Fast-Food TV Commercials Influence Families, Not Just Kids


It is the rare kid who does not want to get a McDonald’s Happy Meal so they can receive the toy inside — and fast food venues are well-aware of this. A new study published in the Journal of Pediatrics found that children who watch TV that airs commercials for fast food meals that include toys are likely to convince the whole family to choose fast food restaurants more often.

Samantha Olson of Medical Daily says scientists from the Geisel School of Medicine at Dartmouth studied all fast food ads on TV that aired in 2009. They found only two well-known chains ran commercials on children’s television channels.

Their next step was to interview a parent of each of the 100 children enrolled in the study, who were ages 3 to 7.
The researchers asked the parents how often their children watched each of the four children’s network and if their children asked to go to two of the fast food chains advertised on the networks assigned. They also asked the parents if they took their children to the chains. If they did, they were asked if their children collected toys from one of the fast food chains or the other, or from both.

The researchers discovered that the chains’ commercials were working. Eighty-three percent of the children asked to go to one or both of the chains. And 29% of the children collected the meal toys. Also, 37% of parents said they visited one of the two fast food restaurants in the commercials more often than other restaurants.

The American Academy of Child & Adolescent Psychiatry (AACAP) reports that children are often not able to differentiate between right and wrong, and the information they are learning from TV may be wrong. Every year children also see thousands of commercials which include alcohol, junk food, fast foods, and toys. These impressions can influence children from a young age.

From infancy to the teen years, according to American Academy of Pediatrics, children are watching too many hours of television daily. Kids who consistently watch more than four hours of TV a day are more likely to be overweight, and the new research shows that the fast food industry could be responsible.

“Seventy-nine percent of the child-directed ads from those two restaurants aired on just four children’s networks,” said the study’s co-author Jennifer A. Emond, a research instructor from Geisel School of Medicine at Dartmouth, in a press release. “For now, our best advice to parents is to switch their child to commercial-free TV programming to help avoid pestering for foods seen in commercials.”

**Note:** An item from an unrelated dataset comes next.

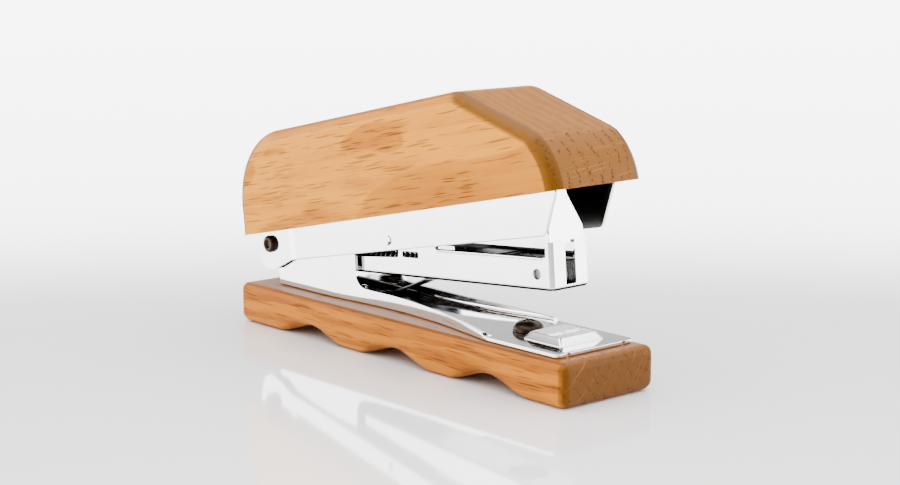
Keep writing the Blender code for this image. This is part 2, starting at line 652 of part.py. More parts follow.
# ---------------------------------------------------------------- handle (level, origin on the rivet)
def build_handle_frame():
    side = [
        (-4.9 * MM, COVER_BOTTOM - 0.3 * MM, 1.0 * MM),
        (-4.9 * MM, -5.9 * MM, 3.6 * MM),
        (0.9 * MM, -5.9 * MM, 0.8 * MM),
        (6.3 * MM, -4.4 * MM, 1.0 * MM),
        (40.0 * MM, -4.85 * MM, 0),
        (91.6 * MM, -5.75 * MM, 1.5 * MM),
        (96.4 * MM, COVER_BOTTOM - 0.3 * MM, 0),
        (94.6 * MM, FRAME_ROOF, 1.0 * MM),
        (0.5 * MM, FRAME_ROOF, 1.5 * MM),
        (0.2 * MM, COVER_BOTTOM - 0.3 * MM, 0),
    ]
    joggle = [(-9.0 * MM, FRAME_EAR_HALF), (7.4 * MM, FRAME_EAR_HALF), (8.8 * MM, FRAME_HALF),
              (99.0 * MM, FRAME_HALF)]
    blank = plan_prism("handle_frame", mirrored_outline(joggle), -8.0 * MM, FRAME_ROOF)
    obj = add_part("handle_frame", blank, NICKEL, HANDLE_AXIS)
    bevel(obj, 0.8 * MM, 2, 80.0)
    inner = [(-12.0 * MM, FRAME_EAR_HALF - FRAME_SHEET), (7.4 * MM, FRAME_EAR_HALF - FRAME_SHEET),
             (8.8 * MM, FRAME_HALF - FRAME_SHEET), (102.0 * MM, FRAME_HALF - FRAME_SHEET)]
    hollow = plan_prism("frame_hollow", mirrored_outline(inner), -12.0 * MM, FRAME_ROOF - FRAME_SHEET)
    boolean(obj, add_cutter("frame_hollow", hollow, HANDLE_AXIS))
    profile = side_prism("frame_profile", rounded(side), 30.0 * MM)
    boolean(obj, add_cutter("frame_profile", profile, HANDLE_AXIS), "INTERSECT")
    pin = cylinder("frame_rivet_hole", RIVET_HOLE, (0, -20 * MM, 0), (0, 20 * MM, 0), "Y")
    boolean(obj, add_cutter("frame_rivet_hole", pin, HANDLE_AXIS))
    for name, x, radius in roof_fasteners():
        hole = cylinder(name + "_hole", radius + 0.3 * MM, (x, 0, 4 * MM), (x, 0, 8 * MM), "Z", 16)
        boolean(obj, add_cutter(name + "_hole", hole, HANDLE_AXIS))


def roof_fasteners():
    """Name, place along the handle and shank radius of what passes through the frame's roof."""
    return [("cover_screw_rear", 14.0 * MM, 1.0 * MM), ("cover_screw_front", 68.0 * MM, 1.0 * MM),
            ("blade_rivet_rear", 76.5 * MM, 0.75 * MM), ("blade_rivet_front", 81.5 * MM, 0.75 * MM),
            ("handle_spring_rivet", 28.0 * MM, 0.75 * MM)]


def cover_outline():
    """Side outline of the cover: rounded rear, level top, sloping facet, ridge and curved nose."""
    steps = 10
    rear = -6.4 * MM
    centre_x, centre_z = 10.6 * MM, 7.7 * MM
    reach_x, reach_z = 16.5 * MM, COVER_TOP - centre_z
    points = [(rear, COVER_BOTTOM)]
    for step in range(steps + 1):
        turn = math.pi - math.pi / 2 * step / steps
        points.append((centre_x + reach_x * math.cos(turn), centre_z + reach_z * math.sin(turn)))
    points.append((74.8 * MM, COVER_TOP))
    nose_steps = 6
    nose_x, nose_reach, nose_rise = 86.9 * MM, 13.7 * MM, 15.0 * MM
    ridge = math.asin(11.3 * MM / nose_rise)
    for step in range(nose_steps + 1):
        turn = ridge * (1 - step / nose_steps)
        points.append((nose_x + nose_reach * math.cos(turn), COVER_BOTTOM + nose_rise * math.sin(turn)))
    return points


def build_wood_cover():
    mesh = side_prism("wood_cover", cover_outline(), 2 * COVER_HALF)
    obj = add_part("wood_cover", mesh, OAK_COVER, HANDLE_AXIS)
    round_rim(obj, 3.0 * MM, 3, COVER_BOTTOM + 0.1 * MM)
    top = FRAME_ROOF + GAP
    side_gap = FRAME_HALF + GAP
    ear_gap = FRAME_EAR_HALF + GAP
    rear, below = -0.4 * MM, -9 * MM
    pocket = box("cover_pocket", (rear, -side_gap, below), (97.0 * MM, side_gap, top))
    wide = box("ear_pocket", (rear, -ear_gap, below), (9.6 * MM, ear_gap, top))
    for cutter in (pocket, wide):
        boolean(obj, add_cutter(cutter.name, cutter, HANDLE_AXIS))
    relief = BASE_EAR_HALF + 1.5 * GAP
    hinge_relief = cylinder("hinge_relief", 5.2 * MM, (0, -relief, 0), (0, relief, 0), "Y", 32)
    boolean(obj, add_cutter("hinge_relief", hinge_relief, HANDLE_AXIS))
    for name, x, radius in roof_fasteners():
        reach = 6.6 * MM if name.startswith("cover") else 1.3 * MM
        width = radius + (0.3 if name.startswith("cover") else 1.0) * MM
        hole = cylinder(name + "_bore", width, (x, 0, top - MM), (x, 0, top + reach), "Z", 16)
        boolean(obj, add_cutter(name + "_bore", hole, HANDLE_AXIS))


def build_cover_screws():
    under = FRAME_ROOF - FRAME_SHEET - GAP
    tip = FRAME_ROOF + 6.4 * MM
    for name, x, radius in roof_fasteners()[:2]:
        head = 2.1 * MM
        profile = [(0.0, tip), (radius, tip - 1.2 * MM), (radius, under), (head, under),
                   (head, under - 0.7 * MM), (head - 0.6 * MM, under - 1.1 * MM), (0.0, under - 1.1 * MM)]
        turned(name, profile, BLACKENED, HANDLE_AXIS, location=(x, 0.0, 0.0), steps=16)


def leaf_level():
    """Height of the middle of a leaf that lies against the underside of the frame's roof."""
    return FRAME_ROOF - FRAME_SHEET - GAP - 0.2 * MM


def build_roof_rivets():
    top = FRAME_ROOF + 0.15 * MM
    low = leaf_level() - 0.2 * MM - 0.2 * MM
    for name, x, radius in roof_fasteners()[2:]:
        head = radius + 0.6 * MM
        profile = [(0.0, top + 0.35 * MM), (head, top + 0.3 * MM), (head, top), (radius, top), (radius, low),
                   (head, low), (head, low - 0.3 * MM), (0.0, low - 0.5 * MM)]
        turned(name, profile, SPRING_STEEL, HANDLE_AXIS, location=(x, 0.0, 0.0), steps=16)


def build_driver_blade():
    """Blade that drives the staples: square foot, tapering neck, bent tail under the roof."""
    sheet = 0.45 * MM
    level = leaf_level()
    lean = math.radians(1.74)
    foot_x, foot_z = 89.0 * MM, -7.8 * MM
    top_x = foot_x + (level - 1.0 * MM - foot_z) * math.tan(lean)
    path = [(foot_x, foot_z), (top_x, level - 1.0 * MM), (top_x - 0.3 * MM, level - 0.3 * MM),
            (top_x - 1.0 * MM, level), (73.5 * MM, level)]
    obj = add_part("driver_blade", strip_mesh("driver_blade", path, 12.0 * MM, sheet), NICKEL, HANDLE_AXIS)
    half = 4.6 * MM
    neck = 1.5 * MM
    tail = 3.0 * MM
    shoulder, throat, fold = -4.8 * MM, 0.6 * MM, level - 0.8 * MM
    right = [(half, foot_z - MM), (half, shoulder), (neck, throat), (neck, fold), (tail, level + MM)]
    front = right + [(-y, z) for y, z in reversed(right)]
    face = outline_mesh("blade_face", front, 30.0 * MM)
    face.transform(Matrix.Translation((80 * MM, 0, 0)) @ Matrix.Rotation(math.pi / 2, 4, "Z")
                   @ Matrix.Rotation(math.pi / 2, 4, "X"))
    boolean(obj, add_cutter("blade_face", face, HANDLE_AXIS), "INTERSECT")
    for name, x, radius in roof_fasteners()[2:4]:
        hole = cylinder(name + "_eye", radius + 0.3 * MM, (x, 0, 3 * MM), (x, 0, 8 * MM), "Z", 16)
        boolean(obj, add_cutter(name + "_eye", hole, HANDLE_AXIS))


def build_handle_spring():
    """Wide leaf under the roof whose free end rests on the magazine's two raised ears."""
    level = leaf_level() + 0.05 * MM
    bend_x = 33.0 * MM
    reach = 18.5 * MM
    drop = 7.4 * MM
    path = [(24.5 * MM, level), (bend_x, level)]
    steps = 9
    for step in range(1, steps + 1):
        part = step / steps
        path.append((bend_x + reach * part, level - drop * part ** 1.5))
    path.append((bend_x + reach + 1.5 * MM, level - drop - 0.1 * MM))
    mesh = strip_mesh("handle_spring", path, 10.4 * MM, 0.3 * MM)
    obj = add_part("handle_spring", mesh, SPRING_STEEL, HANDLE_AXIS)
    name, x, radius = roof_fasteners()[4]
    hole = cylinder("spring_eye", radius + 0.3 * MM, (x, 0, 3 * MM), (x, 0, 8 * MM), "Z", 16)
    boolean(obj, add_cutter("spring_eye", hole, HANDLE_AXIS))


def shade_parts():
    for obj in PARTS.objects:
        if obj.type == "MESH":
            smooth(obj)


build_wood_base()
build_base_plate()
build_anvil()
build_base_screws()
build_hinge_rivet()
build_return_spring()
build_magazine()
build_rod_bracket()
build_guide_rod()
build_pusher()
build_pusher_spring()
build_staple_strip()
build_hinge_bush()
build_handle_frame()
build_wood_cover()
build_cover_screws()
build_roof_rivets()
build_driver_blade()
build_handle_spring()
shade_parts()
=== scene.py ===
"""Finished look of a mini desk stapler: oak cover and base, bright plated steel mechanism.

Laid out as an add-on and run as a script. Lengths in the piece builders are in millimetres,
in the axes of the piece: X along it towards the nose, Y to its left, Z up. The magazine and
the handle are built level, with the hinge rivet at their origin, and then tilted into place.
"""
import json
import math

import bmesh
import bpy
from bpy.props import FloatProperty, FloatVectorProperty, IntProperty, PointerProperty
from bpy.types import Operator, Panel, PropertyGroup
from mathutils import Matrix, Vector


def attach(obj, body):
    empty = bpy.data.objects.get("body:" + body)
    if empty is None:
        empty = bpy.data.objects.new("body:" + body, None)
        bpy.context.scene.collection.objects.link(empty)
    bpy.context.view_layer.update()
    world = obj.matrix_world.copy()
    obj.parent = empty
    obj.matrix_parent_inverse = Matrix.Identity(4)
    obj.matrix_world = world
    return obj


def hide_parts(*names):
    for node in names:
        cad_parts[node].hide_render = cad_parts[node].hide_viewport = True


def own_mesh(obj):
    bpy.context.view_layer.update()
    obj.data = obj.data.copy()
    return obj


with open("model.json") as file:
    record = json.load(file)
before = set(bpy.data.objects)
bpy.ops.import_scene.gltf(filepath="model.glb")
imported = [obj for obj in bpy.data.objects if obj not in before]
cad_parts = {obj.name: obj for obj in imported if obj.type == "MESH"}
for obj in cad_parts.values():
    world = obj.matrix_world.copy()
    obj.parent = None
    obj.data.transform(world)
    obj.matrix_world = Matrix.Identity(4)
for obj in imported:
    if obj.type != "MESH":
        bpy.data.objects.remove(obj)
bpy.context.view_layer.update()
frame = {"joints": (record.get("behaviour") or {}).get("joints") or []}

bl_info = {
    "name": "Oak Mini Stapler",
    "version": (1, 0, 0),
    "blender": (4, 5, 0),
    "location": "View3D > Sidebar > Stapler",
    "description": "Builds the finished surfaces of a mini desk stapler round its fixed mechanism",
    "category": "Object",
}

MM = 0.001


# ---------------------------------------------------------------- places
def joint(name):
    return next(item for item in frame["joints"] if item["name"] == name)


PIVOT = Vector(joint("magazine_pivot")["pos_m"])
SLIDE = Vector(joint("pusher_slide")["axis"])
MAGAZINE_TILT = math.atan2(-SLIDE.z, -SLIDE.x)
HANDLE_TILT = math.radians(12.07)
LEVEL = Matrix.Scale(MM, 4)


def tilted(angle):
    """Takes millimetres in a lever's own axes to the frame's metres."""
    return Matrix.Translation(PIVOT) @ Matrix.Rotation(-angle, 4, "Y") @ LEVEL


MAGAZINE = tilted(MAGAZINE_TILT)
HANDLE = tilted(HANDLE_TILT)
AXES = (("_base", LEVEL), ("_magazine", MAGAZINE), ("_handle", HANDLE))


# ---------------------------------------------------------------- outlines
def rounded(corners, steps=6):
    """Points of a closed outline given as (a, b, radius), with an arc at each rounded corner."""
    points = []
    for index, (x, y, radius) in enumerate(corners):
        if radius == 0:
            points.append(Vector((x, y)))
            continue
        corner = Vector((x, y))
        before = (Vector(corners[index - 1][:2]) - corner).normalized()
        after = (Vector(corners[(index + 1) % len(corners)][:2]) - corner).normalized()
        half = before.angle(after) / 2
        reach = radius / math.tan(half)
        centre = corner + (before + after).normalized() * radius / math.sin(half)
        start = corner + before * reach - centre
        end = corner + after * reach - centre
        sweep = math.atan2(start.x * end.y - start.y * end.x, start.dot(end))
        for step in range(steps + 1):
            points.append(centre + Matrix.Rotation(sweep * step / steps, 2) @ start)
    return anticlockwise(points)


def anticlockwise(points):
    area = sum(a.x * b.y - b.x * a.y for a, b in zip(points, points[1:] + points[:1]))
    return points if area > 0 else points[::-1]


def inset(points, depth):
    """The outline moved inwards by depth, with mitred corners."""
    moved = []
    for index, point in enumerate(points):
        before = (point - points[index - 1]).normalized()
        after = (points[(index + 1) % len(points)] - point).normalized()
        first, second = Vector((-before.y, before.x)), Vector((-after.y, after.x))
        moved.append(point + (first + second) * depth / (1 + first.dot(second)))
    return moved


def mirrored(half):
    """A closed outline from the half widths (a, b) along it."""
    return [(a, -b, 0) for a, b in half] + [(a, b, 0) for a, b in reversed(half)]


# ---------------------------------------------------------------- meshes
def side(a, b, height):
    """An outline in X and Z, at a place along Y."""
    return (a, height, b)


def plan(a, b, height):
    """An outline in X and Y, at a height."""
    return (a, b, height)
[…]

The New York Times’ KJ Dell’ Antonia says during 2009-2010, 79% of all advertising aimed at preschoolers and young children aired on Nickelodeon, Nicktoons, Cartoon Network, and Disney — and 99% of the ads were for McDonald’s and Burger King.

Fast food restaurants did agree not to market to young children after the Council of Better Business Bureaus began the voluntary Children’s Food and Beverage Advertising Initiative (CFBAI) in 2006. The council asked food manufacturers to pledge not to advertise to children under the age of 6 and to promote only healthful products.

There were specific factors associated with more visits to fast food chains that included: having more TVs in the home, placing TVs in the child’s bedroom, watching TV during the day, and watching networks that included the most kid-targeted commercials, reports Robert Preidt, writing for US News and World Report.